Diante deste cenário de alta concentração e pouca competição, uma ideia inovadora surgiu no debate público: a introdução do conceito de progressividade tributária sobre o custo do crédito. Em outras palavras, significa dizer que as instituições que cobrarem juros mais altos de seus clientes pagariam mais impostos, enquanto aquelas que emprestassem com taxas de juros mais baixas pagariam menos impostos. Desta forma, cria-se um sistema de premiação (relativa) para aquelas instituições que queiram concorrer, ofertando crédito mais barato, e punição para aquelas que quiserem manter o atual comportamento, ofertando crédito caro com margens elevadas.
Apesar de simples e pragmático, o conceito apresentado tem sofrido críticas, em particular de economistas historicamente ligados aos bancos privados. É necessário, portanto, tecer alguns esclarecimentos sobre a proposta, de forma a rebater algumas falácias que passaram a surgir no debate.
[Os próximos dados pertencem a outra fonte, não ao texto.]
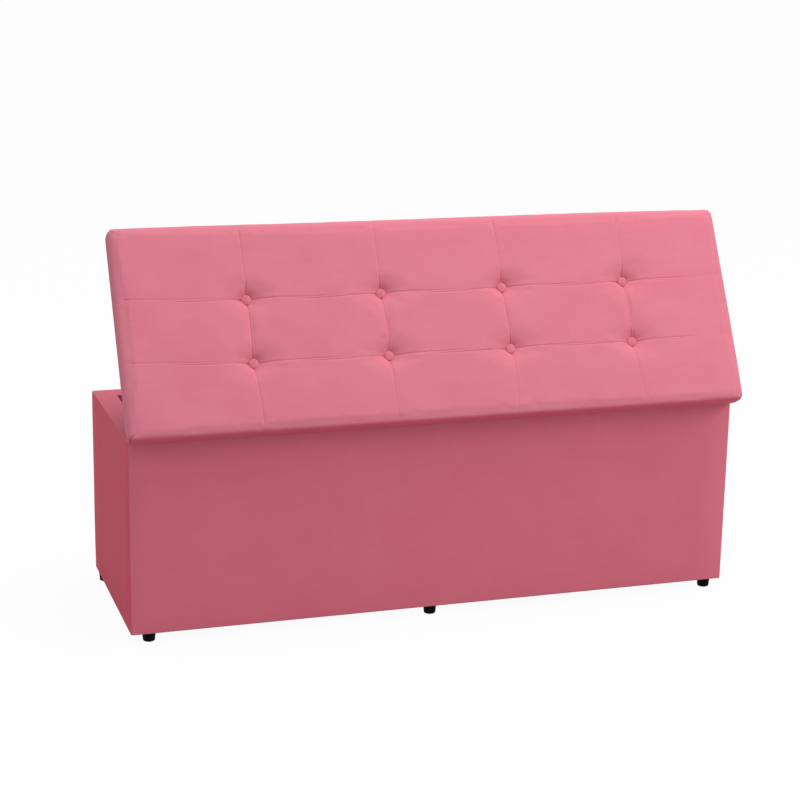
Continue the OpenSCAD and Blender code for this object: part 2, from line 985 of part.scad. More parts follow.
module lid_underside_cloth() {
    inset = board_inset + under_cloth_gap;
    color(dark_cloth)
        in_lid()
            difference() {
                block([inset - pad_half_width, board_back + under_cloth_gap, lid_low],
                    [pad_half_width - inset, pad_front - inset, board_low]);
                for (column = [-1 : 1])
                    translate([column * hinge_pitch, 0, 0])
                        leaf_room(0, board_low + overcut);
                for (side = [-1, 1])
                    mirrored(side)
                        block([flange_x + bracket_t - lid_flange_width - soft_gap,
                               lid_stud[0] - bracket_width / 2 - soft_gap, 0],
                            [flange_x + bracket_t + soft_gap,
                             lid_stud[0] + bracket_width / 2 + soft_gap, board_low + overcut]);
            }
}

// Ball stud along -X, its ball at the origin and its plate at a distance
module ball_stud(reach) {
    ball(ball_d);
    along_x(0, reach, stud_neck_d);
}

// A ball with its poles on the X axis
module ball(d) {
    rotate([0, 90, 0])
        sphere(d = d);
}

module base_bracket_screws() {
    for (side = [-1, 1])
        translate([plate_x, hinge_y + base_stud[0], hinge_z + base_stud[1] + side * bracket_screw_pitch])
            rotate([0, -90, 0])
                children();
}

module base_bracket(side) {
    color(black_paint)
        mirrored(side)
            difference() {
                union() {
                    translate([plate_x, hinge_y + base_stud[0] - bracket_width / 2,
                               hinge_z + base_stud[1] - bracket_height / 2])
                        cube([bracket_t, bracket_width, bracket_height]);
                    translate([strut_x, hinge_y + base_stud[0], hinge_z + base_stud[1]])
                        ball_stud(plate_x - strut_x);
                }
                base_bracket_screws()
                    screw_room(hinge_screw_d, bracket_screw_length, bracket_t);
            }
}

module left_strut_base_bracket() {
    base_bracket(-1);
}

module right_strut_base_bracket() {
    base_bracket(1);
}

module strut_base_screws() {
    color(zinc)
        for (side = [-1, 1])
            mirrored(side)
                base_bracket_screws()
                    wood_screw(hinge_screw_d, bracket_screw_length, bracket_t);
}

module lid_bracket_screws() {
    for (side = [-1, 1])
        translate([flange_x - lid_flange_width / 2, lid_stud[0] + side * bracket_width / 4,
                   board_low - bracket_t])
            mirror([0, 0, 1])
                children();
}

module lid_bracket(side) {
    color(black_paint)
        in_lid()
            mirrored(side)
                difference() {
                    union() {
                        block([flange_x + bracket_t - lid_flange_width, lid_stud[0] - bracket_width / 2,
                               board_low - bracket_t],
                            [flange_x + bracket_t, lid_stud[0] + bracket_width / 2, board_low]);
                        block([flange_x, lid_stud[0] - bracket_width / 2, lid_stud[1] - ball_d],
                            [flange_x + bracket_t, lid_stud[0] + bracket_width / 2, board_low]);
                        translate([strut_x, lid_stud[0], lid_stud[1]])
                            ball_stud(flange_x - strut_x);
                    }
                    lid_bracket_screws()
                        screw_room(hinge_screw_d, bracket_screw_length, bracket_t);
                }
}

module left_strut_lid_bracket() {
    lid_bracket(-1);
}

module right_strut_lid_bracket() {
    lid_bracket(1);
}

module strut_lid_screws() {
    color(zinc)
        in_lid()
            for (side = [-1, 1])
                mirrored(side)
                    lid_bracket_screws()
                        wood_screw(hinge_screw_d, bracket_screw_length, bracket_t);
}

// Strut parts are drawn along +Z from the lower ball, with +X to the wall
module in_strut(side) {
    mirrored(side)
        translate([strut_x, hinge_y + base_stud[0], hinge_z + base_stud[1]])
            rotate([strut_lean - 90, 0, 0])
                children();
}

// Socket around a ball at the origin, open to the wall, its shank along +Z
module socket() {
    color(black_plastic)
        difference() {
            union() {
                along_x(-socket_width / 2, socket_width / 2, socket_d);
                cylinder(d = socket_width - 2 * socket_shoulder, h = socket_reach);
            }
            ball(ball_d + 2 * ball_gap);
            along_x(0, socket_width, ball_d - 2 * socket_lip);
        }
}

module strut_cylinder(side) {
    cavity_low = socket_reach + cylinder_cap;
    color(black_paint)
        in_strut(side)
            difference() {
                translate([0, 0, socket_reach])
                    cylinder(d = cylinder_d, h = cylinder_end - socket_reach);
                translate([0, 0, cavity_low])
                    cylinder(d = bore_d, h = cylinder_end - gland_length - cavity_low);
                translate([0, 0, cavity_low])
                    cylinder(d = rod_d + 2 * rod_gap, h = cylinder_end);
            }
}

module strut_rod(side) {
    color(steel)
        in_strut(side) {
            translate([0, 0, piston_low])
                cylinder(d = bore_d - 2 * piston_gap, h = piston_length);
            translate([0, 0, piston_low])
                cylinder(d = rod_d, h = strut_open - socket_reach - piston_low);
        }
}

module lower_socket(side) {
    in_strut(side)
        socket();
}

module upper_socket(side) {
    in_strut(side)
        translate([0, 0, strut_open])
            rotate([180, 0, 0])
                socket();
}

module left_strut_cylinder() {
    strut_cylinder(-1);
}

module right_strut_cylinder() {
    strut_cylinder(1);
}

module left_strut_lower_socket() {
    lower_socket(-1);
}

module right_strut_lower_socket() {
    lower_socket(1);
}

module left_strut_rod() {
    strut_rod(-1);
}

module right_strut_rod() {
    strut_rod(1);
}

module left_strut_upper_socket() {
    upper_socket(-1);
}

module right_strut_upper_socket() {
    upper_socket(1);
}

base_cover();
front_outer_panel();
back_outer_panel();
left_outer_panel();
right_outer_panel();
front_inner_panel();
back_inner_panel();
left_inner_panel();
right_inner_panel();
front_top_rail();
back_top_rail();
left_top_rail();
right_top_rail();
front_bottom_rail();
back_bottom_rail();
left_bottom_rail();
right_bottom_rail();
wall_studs();
floor_bearers();
floor_panel();
well_lining();
dust_cloth();
foot_back_left();
foot_back_middle();
foot_back_right();
foot_front_left();
foot_front_middle();
foot_front_right();
foot_screws();
left_hinge_base_leaf();
middle_hinge_base_leaf();
right_hinge_base_leaf();
hinge_pins();
hinge_base_screws();
left_strut_base_bracket();
right_strut_base_bracket();
strut_base_screws();
lid_board();
lid_foam();
lid_cover();
upper_row_buttons();
lower_row_buttons();
button_twines();
lid_underside_cloth();
left_hinge_lid_leaf();
middle_hinge_lid_leaf();
right_hinge_lid_leaf();
hinge_lid_screws();
left_strut_lid_bracket();
right_strut_lid_bracket();
strut_lid_screws();
left_strut_cylinder();
right_strut_cylinder();
left_strut_lower_socket();
right_strut_lower_socket();
left_strut_rod();
right_strut_rod();
left_strut_upper_socket();
right_strut_upper_socket();
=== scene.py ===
"""A button-tufted storage bench with its lid open: the upholstery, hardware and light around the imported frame."""

import json
import math

import bpy
import numpy as np
from mathutils import Matrix, Vector


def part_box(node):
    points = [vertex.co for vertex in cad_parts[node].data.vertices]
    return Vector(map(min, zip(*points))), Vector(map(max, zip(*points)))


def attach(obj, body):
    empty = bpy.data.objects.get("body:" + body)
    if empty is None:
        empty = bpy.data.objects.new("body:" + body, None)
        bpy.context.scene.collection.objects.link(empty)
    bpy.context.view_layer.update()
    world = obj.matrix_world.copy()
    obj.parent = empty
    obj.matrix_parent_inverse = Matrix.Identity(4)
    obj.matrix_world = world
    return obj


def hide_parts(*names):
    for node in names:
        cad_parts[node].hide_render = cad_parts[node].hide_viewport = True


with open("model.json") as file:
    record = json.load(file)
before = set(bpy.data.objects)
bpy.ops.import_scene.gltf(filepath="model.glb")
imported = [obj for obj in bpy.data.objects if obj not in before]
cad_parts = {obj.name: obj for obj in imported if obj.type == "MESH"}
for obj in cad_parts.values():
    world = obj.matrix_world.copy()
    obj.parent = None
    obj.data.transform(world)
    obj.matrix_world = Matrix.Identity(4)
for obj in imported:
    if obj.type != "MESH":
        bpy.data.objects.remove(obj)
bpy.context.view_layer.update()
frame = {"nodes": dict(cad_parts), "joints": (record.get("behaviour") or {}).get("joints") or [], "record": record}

scene = bpy.context.scene
MM = 0.001


def corners(node):
    """The lowest and the highest corner of one of the frame's nodes, in millimetres."""
    return [np.array(corner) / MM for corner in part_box(node)]


# Sizes of the real bench in millimetres, as the frame has them
BOX_LOW, BOX_HIGH = corners("base_cover")
HALF_WIDTH = BOX_HIGH[0]
HALF_DEPTH = (BOX_HIGH[1] - BOX_LOW[1]) / 2
BOX_MIDDLE_Y = (BOX_HIGH[1] + BOX_LOW[1]) / 2
RIM_Z = BOX_HIGH[2]
BASE_Z = BOX_LOW[2]
FEET = ["foot_%s_%s" % (row, column) for row in ("back", "front") for column in ("left", "middle", "right")]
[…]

Em primeiro lugar, é importante ressaltar o caráter inovador da ideia, que ao sugerir uma regra que incidirá sobre todo o sistema de crédito (evidentemente ajustada para os diferentes tipos de operação de crédito), não se configura como uma intervenção unilateral do Estado sobre algumas instituições ou produtos específicos.
Em segundo lugar, a nova regra terá como único objetivo “turbinar” a competição no mercado de crédito, fazendo com que os bancos que se dispuserem a concorrer obtenham vantagem sobre seus pares que decidirem não o fazer. Por fim, não se trata de forma alguma de subsídio para bancos, uma vez que a alíquota média da tributação não será menor que a atual, não implicando perda de receitas para o governo.
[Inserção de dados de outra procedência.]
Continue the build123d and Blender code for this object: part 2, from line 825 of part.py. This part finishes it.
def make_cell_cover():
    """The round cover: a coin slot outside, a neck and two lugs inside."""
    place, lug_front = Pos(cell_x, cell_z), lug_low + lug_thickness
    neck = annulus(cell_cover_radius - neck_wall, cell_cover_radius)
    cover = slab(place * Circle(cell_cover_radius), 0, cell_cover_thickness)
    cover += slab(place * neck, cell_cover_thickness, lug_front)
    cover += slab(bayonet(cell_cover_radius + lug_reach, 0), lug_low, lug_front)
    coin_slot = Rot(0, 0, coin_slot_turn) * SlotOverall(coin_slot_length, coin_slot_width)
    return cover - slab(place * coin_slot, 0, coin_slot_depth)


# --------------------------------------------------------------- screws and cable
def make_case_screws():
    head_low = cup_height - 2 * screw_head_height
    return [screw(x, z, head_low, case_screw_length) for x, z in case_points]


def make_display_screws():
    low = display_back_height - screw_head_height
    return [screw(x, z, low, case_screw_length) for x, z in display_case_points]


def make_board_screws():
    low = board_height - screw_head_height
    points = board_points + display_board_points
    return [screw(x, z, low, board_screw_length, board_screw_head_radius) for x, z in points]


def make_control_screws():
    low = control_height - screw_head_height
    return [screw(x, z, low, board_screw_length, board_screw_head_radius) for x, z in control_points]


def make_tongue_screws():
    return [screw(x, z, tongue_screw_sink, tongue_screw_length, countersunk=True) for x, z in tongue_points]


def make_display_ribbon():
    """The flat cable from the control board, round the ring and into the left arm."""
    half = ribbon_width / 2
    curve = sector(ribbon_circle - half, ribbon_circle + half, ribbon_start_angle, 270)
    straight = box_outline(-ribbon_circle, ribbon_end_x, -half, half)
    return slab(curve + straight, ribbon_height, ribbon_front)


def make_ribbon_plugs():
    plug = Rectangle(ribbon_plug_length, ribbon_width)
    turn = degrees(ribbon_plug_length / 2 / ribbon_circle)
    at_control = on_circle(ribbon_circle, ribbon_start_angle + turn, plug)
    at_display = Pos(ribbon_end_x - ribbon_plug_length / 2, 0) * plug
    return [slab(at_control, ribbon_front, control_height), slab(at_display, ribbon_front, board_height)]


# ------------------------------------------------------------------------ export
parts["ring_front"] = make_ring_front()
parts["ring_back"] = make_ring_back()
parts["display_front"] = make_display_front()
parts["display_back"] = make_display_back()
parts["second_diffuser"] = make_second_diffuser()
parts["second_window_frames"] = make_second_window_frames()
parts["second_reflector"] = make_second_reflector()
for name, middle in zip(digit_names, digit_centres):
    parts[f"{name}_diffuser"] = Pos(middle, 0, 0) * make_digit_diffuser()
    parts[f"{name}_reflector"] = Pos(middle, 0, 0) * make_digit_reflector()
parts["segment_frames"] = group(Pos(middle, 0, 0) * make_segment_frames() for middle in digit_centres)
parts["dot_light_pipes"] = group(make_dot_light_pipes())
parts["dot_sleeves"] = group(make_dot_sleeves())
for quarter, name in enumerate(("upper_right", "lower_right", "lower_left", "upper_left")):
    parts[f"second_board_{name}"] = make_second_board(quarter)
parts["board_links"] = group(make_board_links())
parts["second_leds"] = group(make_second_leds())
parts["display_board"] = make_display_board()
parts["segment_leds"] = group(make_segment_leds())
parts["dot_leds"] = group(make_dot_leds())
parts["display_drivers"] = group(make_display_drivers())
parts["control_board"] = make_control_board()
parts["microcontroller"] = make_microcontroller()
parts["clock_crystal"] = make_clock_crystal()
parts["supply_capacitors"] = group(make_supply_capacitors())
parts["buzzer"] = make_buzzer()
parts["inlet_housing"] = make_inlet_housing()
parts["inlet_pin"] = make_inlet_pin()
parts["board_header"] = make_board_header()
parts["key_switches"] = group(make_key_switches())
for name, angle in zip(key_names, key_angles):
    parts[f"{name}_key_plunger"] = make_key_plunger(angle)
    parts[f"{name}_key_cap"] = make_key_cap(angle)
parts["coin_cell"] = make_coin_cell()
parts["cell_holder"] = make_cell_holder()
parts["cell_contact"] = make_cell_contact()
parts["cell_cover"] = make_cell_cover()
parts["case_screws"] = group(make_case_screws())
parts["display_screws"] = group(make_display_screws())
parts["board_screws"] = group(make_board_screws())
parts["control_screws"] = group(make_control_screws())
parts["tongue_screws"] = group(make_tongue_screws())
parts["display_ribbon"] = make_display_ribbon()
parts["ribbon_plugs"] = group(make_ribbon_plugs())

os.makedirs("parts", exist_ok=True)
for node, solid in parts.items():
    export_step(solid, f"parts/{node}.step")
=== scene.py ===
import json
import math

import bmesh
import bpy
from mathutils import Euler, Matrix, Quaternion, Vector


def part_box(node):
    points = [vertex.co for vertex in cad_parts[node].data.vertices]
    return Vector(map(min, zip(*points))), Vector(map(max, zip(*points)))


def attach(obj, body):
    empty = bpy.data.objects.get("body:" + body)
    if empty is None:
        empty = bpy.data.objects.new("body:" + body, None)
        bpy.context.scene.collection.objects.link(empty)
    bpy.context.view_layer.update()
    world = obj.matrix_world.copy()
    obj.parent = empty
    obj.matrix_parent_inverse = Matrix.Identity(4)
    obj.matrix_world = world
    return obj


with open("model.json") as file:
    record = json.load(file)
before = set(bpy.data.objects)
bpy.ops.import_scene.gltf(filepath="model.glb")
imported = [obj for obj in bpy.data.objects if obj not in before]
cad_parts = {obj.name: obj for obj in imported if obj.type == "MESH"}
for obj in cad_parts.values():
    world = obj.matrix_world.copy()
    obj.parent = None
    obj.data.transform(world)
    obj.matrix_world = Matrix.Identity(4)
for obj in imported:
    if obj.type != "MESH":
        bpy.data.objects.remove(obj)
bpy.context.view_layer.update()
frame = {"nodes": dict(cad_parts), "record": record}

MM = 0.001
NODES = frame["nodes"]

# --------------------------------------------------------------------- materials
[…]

Ademais, a introdução do conceito de progressividade tributária também não implicará encarecimento das linhas de crédito, como alguns economistas sugeriram. Isso só ocorreria se nenhuma instituição decidisse competir, mantendo suas margens atuais inalteradas e repassando em igual medida os custos da tributação ao consumidor.
No entanto, caso apenas uma das instituições (pública ou privada) opte pela competição ao invés do cartel, ela receberá um triplo benefício: pagará menos impostos (o que pode inclusive elevar sua rentabilidade), ganhará mercado sobre as outras instituições e terá acesso aos melhores clientes, que irão procurá-la para realizar suas operações de crédito.
Por outro lado, aquelas instituições que não aderirem ao processo competitivo devem perder mercado, reduzir sua rentabilidade (tanto pelo pagamento de mais impostos, quanto pela redução da base de clientes) e receber apenas os clientes mais desesperados, que por algum motivo não conseguiram tomar crédito mais barato. Ou seja, basta uma instituição bancária optar pela competição, que as outras serão imediatamente impelidas a competir, “empurradas” pela regra da progressividade tributária.
Além desses benefícios, o aumento da competição e a redução no custo do crédito deve promover uma queda nos indicadores de inadimplência (em particular se aliado a criação de emprego e renda), o que pode ajudar a reduzir ainda mais os juros cobrados do tomador final. Por fim, ao cobrar menos impostos de instituições que oferecem crédito mais barato, incentiva-se ainda mais o crescimento das cooperativas de crédito e fintechs, que via de regra são capazes de cobrar juros menores. Desta forma, a medida também irá “turbinar” a desconcentração bancária no Brasil ao longo do tempo, fator importante para o aumento da competição.
É evidente que a proposta de tributação progressiva não resolverá todos os problemas do sistema bancário brasileiro. Ela é uma medida complementar, mas poderosa, que tem um enorme potencial de fortalecer a competição dentro do mercado de crédito. A reação contrária de alguns economistas ligados aos bancos apenas revela o potencial competitivo da medida, que obrigará o cartel bancário a sair de sua cômoda posição atual rumo a um cenário de maior concorrência. Infelizmente, parece que parte dos ditos “liberais” brasileiros teme a competição e quer impedir (por qualquer meio disponível) a ascensão de seus concorrentes, seja na arena política, seja no mercado bancário.